The leaders of India and Pakistan have now appropriated to themselves, as others had done before, the power that was God’s alone – to kill mountains, make the earth quake, bring the sea to boil, and destroy humanity.

When mountains die they turn white
Photo: Wikipedia

I saw on television a picture more awesome than the familiar mushroom cloud of nuclear explosion. The mountain had turned white. I wondered how much pain had been felt by nature, God's most wondrous creation. The great mountain in Chagai will turn in time to solid ash! And we, who are so proud of our mountains?

India's mindless right-wing leaders who started it all and then proceeded to goad Pakistan into baring its nuclear capabilities may never acknowledge that they have committed a crime against India and its neighbours, and that not one good – strategic or tactical, political or economic – can accrue from their blunder. An Indian scientist, Vinod Mubayi, rightly says that the RSS has now killed Gandhi twice: his body in 1948, and his legacy 50 years later.

India shall suffer for some time to come from the effects of these killings. It had enjoyed what the French call a prejuge favourable in world opinion, a mystique of being uniquely ancient and pluralistic, a land of Hindus and Muslims, Christians, Buddhists and Zoroastrians, the spiritual home of Albert Luthuli, Desmond Tutu, Father Daniel Berrigan, and Martin Luther King. In a single blow, the BJP government has destroyed India's greatest asset. And more.

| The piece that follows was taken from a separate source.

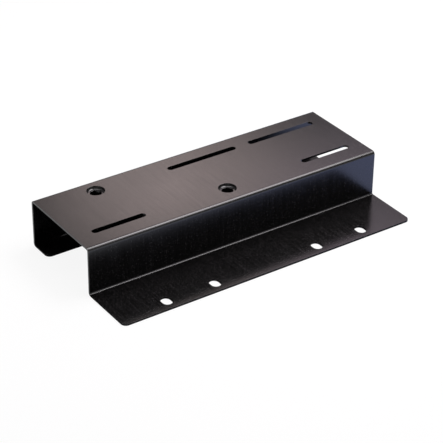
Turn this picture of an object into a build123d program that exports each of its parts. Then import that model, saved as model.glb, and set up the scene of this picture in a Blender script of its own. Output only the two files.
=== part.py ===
from build123d import *
import os

# Bracket folded from one sheet of steel: a flange at the bottom front, an upright front web,
# a flat top plate, a back leg and a lip turned in under the plate.
# Millimetres, +Z up. X runs along the bracket, Y from the flange to the back leg.
# Origin: middle of the footprint, at the underside of the flange and the lip.

# Folded sheet
length = 482.6
channel_depth = 152.9
channel_height = 73.7
flange_reach = 86.7
lip_width = 39.1
sheet = 3.0
inner_bend = 2.2
outer_bend = inner_bend + sheet
corner_round = 8.0

# Slots of the flange, long way front to back, in an inner and an outer pair
flange_slot_length = 19.0
flange_slot_width = 14.6
flange_slot_setback = 17.7
inner_pair_spacing = 172.2
outer_pair_spacing = 328.2

# Long slots of the top plate, in a front row and a back row
plate_slot_width = 9.8
front_slot_length = 84.4
front_row_inset = 35.0
front_left_slot_inset = 68.6
front_right_slot_inset = 64.6
back_slot_length = 116.8
back_row_inset = 30.9
back_right_slot_inset = 80.8
back_slot_spacing = 139.9

# Two round seats pressed down into the top plate, each with a bore in its floor
seat_diameter = 25.4
seat_drop = 4.3
seat_edge = 0.5
seat_floor_round = 3.4
cup_round = seat_floor_round + sheet
bore_diameter = 16.0
bore_edge_round = 0.8
front_seat_offset = 3.0
front_seat_inset = 32.0
back_seat_inset = 26.4
back_seat_from_left = 87.1

# Faces that the rest is measured from
left_end = -length / 2
right_end = length / 2
front_edge = -(flange_reach + channel_depth) / 2
web_face = front_edge + flange_reach
back_face = web_face + channel_depth
cutter = 4 * sheet


def section():
    """Section of the folded sheet across its length, with the bends rounded."""
    outer = [
        (web_face + sheet, 0),
        (back_face, 0),
        (back_face, channel_height),
        (web_face, channel_height),
    ]
    inner = [
        (web_face + sheet, channel_height - sheet),
        (back_face - sheet, channel_height - sheet),
        (back_face - sheet, sheet),
        (web_face, sheet),
    ]
    lip_edge = back_face - lip_width
    flange_to_lip = [(front_edge, 0), outer[0], inner[0], inner[1], inner[2], (lip_edge, sheet)]
    lip_to_flange = [(lip_edge, 0), outer[1], outer[2], outer[3], inner[3], (front_edge, sheet)]
    face = Plane.YZ * make_face(Polyline(*flange_to_lip, *lip_to_flange, close=True))
    return face, outer, inner


def at_corners(vertices, corners):
    """Vertices of the section that stand at the listed corners."""
    points = [Vector(0, y, z) for y, z in corners]
    return [v for v in vertices if any((v.center() - p).length < sheet / 100 for p in points)]


def folded_sheet():
    """The section drawn out along the whole length, all bends at one radius."""
    face, outer, inner = section()
    face = fillet(at_corners(face.vertices(), outer), outer_bend)
    face = fillet(at_corners(face.vertices(), inner), inner_bend)
    return extrude(face, length / 2, both=True)


def free_corners(body):
    """Upright edges at the front ends of the flange and of the lip."""
    upright = body.edges().filter_by(Axis.Z)
    flange = upright.group_by(Axis.Y)[0]
    lip_edge = back_face - lip_width
    lip = [e for e in upright if abs(e.center().Y - lip_edge) < sheet / 100]
    return [*flange, *lip]


def slot_cut(slot_length, slot_width, rotation=0):
    """Tool for one slot with round ends, standing through the sheet at the origin."""
    outline = SlotOverall(slot_length, slot_width, rotation=rotation)
    return extrude(outline, cutter / 2, both=True)


def flange_slots():
    """Four slots of the flange, symmetric about the middle."""
    tool = slot_cut(flange_slot_length, flange_slot_width, rotation=90)
    row = front_edge + flange_slot_setback
    spacings = (inner_pair_spacing, outer_pair_spacing)
    places = [(side * spacing / 2, row) for spacing in spacings for side in (-1, 1)]
    return [Pos(x, y, sheet / 2) * tool for x, y in places]


def plate_slots():
    """Two shorter slots in the front row and two longer ones in the back row."""
    height = channel_height - sheet / 2
    front_row = web_face + front_row_inset
    back_row = back_face - back_row_inset
    back_right = right_end - back_right_slot_inset
    short = slot_cut(front_slot_length, plate_slot_width)
    long = slot_cut(back_slot_length, plate_slot_width)
    return [
        Pos(left_end + front_left_slot_inset, front_row, height) * short,
        Pos(right_end - front_right_slot_inset, front_row, height) * short,
        Pos(back_right, back_row, height) * long,
        Pos(back_right - back_slot_spacing, back_row, height) * long,
    ]


def seat_places():
    """Centres of the two seats, at the plate's upper face."""
    front = (front_seat_offset, web_face + front_seat_inset, channel_height)
    back = (left_end + back_seat_from_left, back_face - back_seat_inset, channel_height)
    return [Pos(*front), Pos(*back)]


def seat_body():
    """Metal of one seat: a shallow cup pressed out of the sheet, upper face at z = 0."""
    height = seat_drop + sheet
    cup = Pos(Z=-height / 2) * Cylinder(seat_diameter / 2 + sheet, height)
    return fillet(cup.edges().group_by(Axis.Z)[0], cup_round)


def seat_cut():
    """Hollow of one seat, turned about its axis: eased rim, wall, rounded floor and bore."""
    radius = seat_diameter / 2
    bore_radius = bore_diameter / 2
    floor_corner = (radius, -seat_drop)
    bore_corner = (bore_radius, -seat_drop)
    below = -seat_drop - cutter
    rim = [(0, 0), (radius + seat_edge, 0), (radius, -seat_edge)]
    hollow = [*rim, floor_corner, bore_corner, (bore_radius, below), (0, below)]
    face = Plane.YZ * make_face(Polyline(*hollow, close=True))
    face = fillet(at_corners(face.vertices(), [floor_corner]), seat_floor_round)
    face = fillet(at_corners(face.vertices(), [bore_corner]), bore_edge_round)
    return revolve(face, Axis.Z)


def bracket():
    """Whole bracket as one solid."""
    body = folded_sheet()
    body = fillet(free_corners(body), corner_round)
    for place in seat_places():
        body += place * seat_body()
    for place in seat_places():
        body -= place * seat_cut()
    for tool in flange_slots() + plate_slots():
        body -= tool
    return body


os.makedirs("parts", exist_ok=True)
export_step(bracket(), "parts/bracket.step")
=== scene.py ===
"""Cable tray rack mount bracket: looks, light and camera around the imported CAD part.

The bracket is one folded sheet with a satin black finish of fine grain and faint streaks. The
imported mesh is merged, its cut edges are eased and it is painted. Five soft panels, behind it, in
front of it and overhead, and one lamp light it on a white floor.

Lengths are in metres unless an attribute says otherwise.
"""

import logging
import math
from dataclasses import dataclass
from typing import Optional, Union

import bmesh
import bpy
from mathutils import Matrix, Quaternion, Vector


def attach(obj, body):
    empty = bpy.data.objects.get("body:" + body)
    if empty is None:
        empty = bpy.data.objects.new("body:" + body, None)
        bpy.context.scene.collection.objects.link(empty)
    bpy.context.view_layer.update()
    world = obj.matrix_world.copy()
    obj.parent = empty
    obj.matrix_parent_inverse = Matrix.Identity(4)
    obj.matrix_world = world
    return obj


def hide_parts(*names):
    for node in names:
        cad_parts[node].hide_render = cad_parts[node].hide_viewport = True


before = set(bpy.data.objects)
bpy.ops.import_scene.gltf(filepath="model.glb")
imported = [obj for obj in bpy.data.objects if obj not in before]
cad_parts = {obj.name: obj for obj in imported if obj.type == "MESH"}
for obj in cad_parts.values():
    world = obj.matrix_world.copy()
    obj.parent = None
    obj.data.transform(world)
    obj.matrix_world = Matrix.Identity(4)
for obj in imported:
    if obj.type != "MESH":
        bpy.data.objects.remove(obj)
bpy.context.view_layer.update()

logging.basicConfig(level=logging.INFO, format="%(message)s")
log = logging.getLogger("bracket")

Colour = tuple[float, float, float]
Point = tuple[float, float, float]
Span = tuple[float, float]
Number = Union[float, int]
Term = Union["Sock", Number]
Shade = Union["Sock", Colour]

MM = 0.001
IMAGE_SIDE = 443
BLACK: Colour = (0.0, 0.0, 0.0)
WHITE: Colour = (1.0, 1.0, 1.0)

# Sockets of the Mix node when it mixes colours
MIX_FIRST, MIX_SECOND, MIX_RESULT = 6, 7, 2

# Middle of the values of a noise texture
NOISE_MIDDLE = 0.5

# Half of the side of a soft panel's mesh, before the panel is scaled to its size
PANEL_HALF = 0.5


# Shader graph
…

After decades of bitter squabble, India's relations with China, the world's most populous country and a fast growing economic giant, had been improving for the last six years. The Sino-India amity had reached a level significant enough for Chinese leaders to counsel Pakistan, their old ally, to resolve its disputes with India. In a conversation with me a few weeks ago, former Prime Minister I.K. Gujral cited Sino-Indian cordiality as a model for Indo-Pakistan relations. A high-level Chinese military delegation was in India when Prime Minister Atal Behari Vajpayee proudly announced his first three nuclear tests. These had preceded and followed anti-China rhetoric. India's greatest single foreign policy achievement of the last two decades was thus buried away like nuclear waste.